The "martyrs" float at the Vaisakhi Day Parade represented this school of thought. The folks who put this float on despite their claims to the contrary to Mayor Watts, were thumbing their noses at her, Premier Campbell, Ujjal Dosanjh, and David Hayer, not to mention the Immigration Minister, and the entire Government of Canada, as well as the RCMP and CSIS, what to say of the rest of us, most of us innocently enjoying the panoply of colour and sound, smells, and tastes. For us, who cannot read the writing on the float, the "Khalistani martyrs" float is a relatively unimportant, minor part of the parade, if we even notice the float.

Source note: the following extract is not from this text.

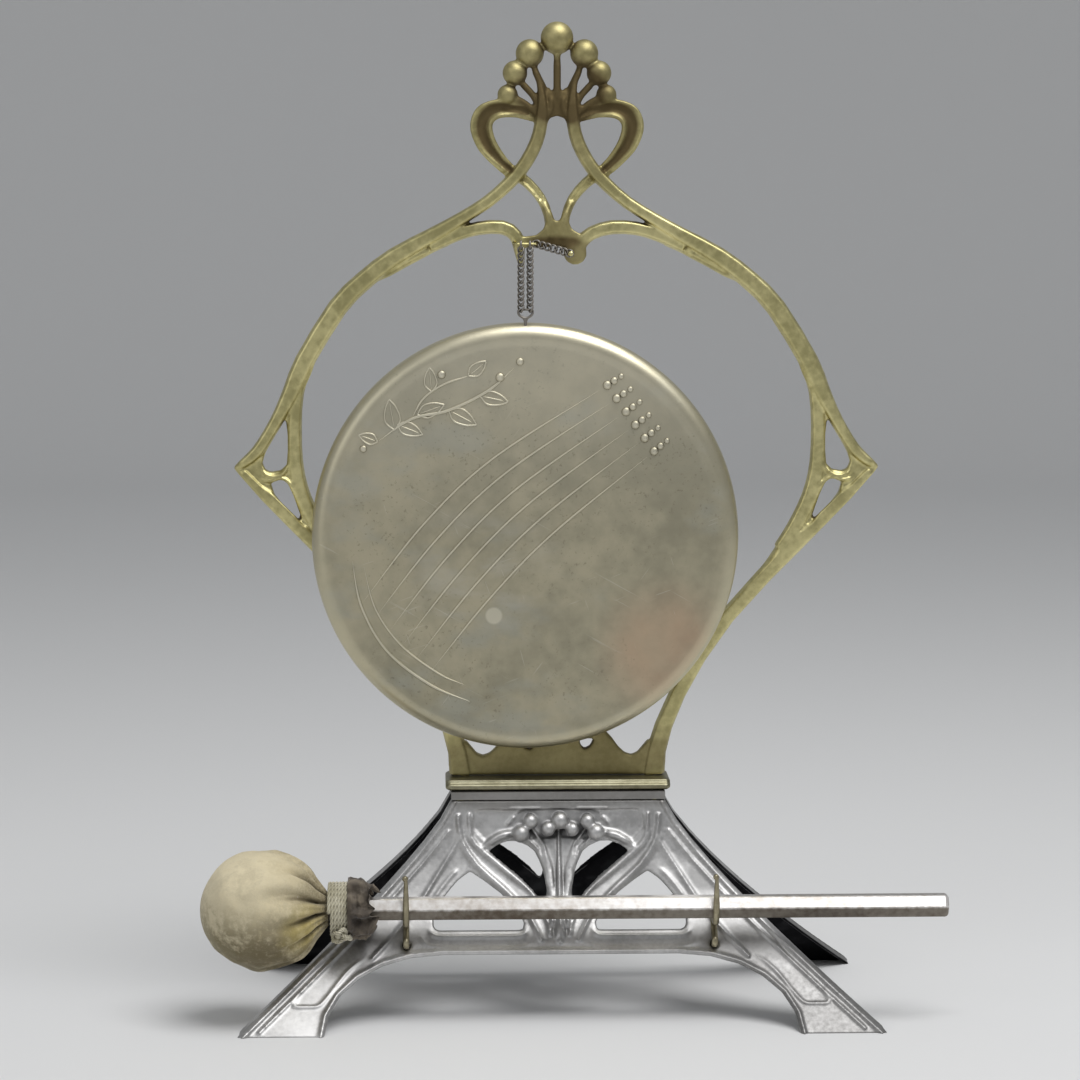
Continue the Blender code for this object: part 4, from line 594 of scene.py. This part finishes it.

For those, however, who know what that float really represents in blood, and fundamentalism, extremist politics, and endless warfare with India, simply a glimpse of it suffices to remind one of the dark undercurrents of terrorism, fear, intimidation, violence and murder, perpetrated by those who put that float into the parade. Those of us who do know, would rather see that brand of extremism disappear quietly into the sunset, and we remain alarmed that they have not disappeared, nor are they about to disappear. Instead they are quietly, intimidatingly, on Facebook, threatening the life of our former Premier, Ujjal Dosanjh, condemning him as a "Sikh traitor" and simply advising: ""Someone shoot him - ASAP,'' wrote one of the Facebook group's members before the entry was deleted. Another wrote it ``would be more appropriate to pierce him with bullets, not compassion.''
Members of the group accuse the former federal cabinet minister of ``betraying his own people'' and being ``an insult to the Sikh religion'' for his viewpoints on the Khalistan movement.", says the Vancouver Sun.
In this writer's opinion, the people who put that notice up on Facebook, and those who made threatening comments there should be arrested and charged with uttering a threat against Mr. Dosanjh's life. It is high time that we show these extremists that this kind of behaviour simply will not do in Canada.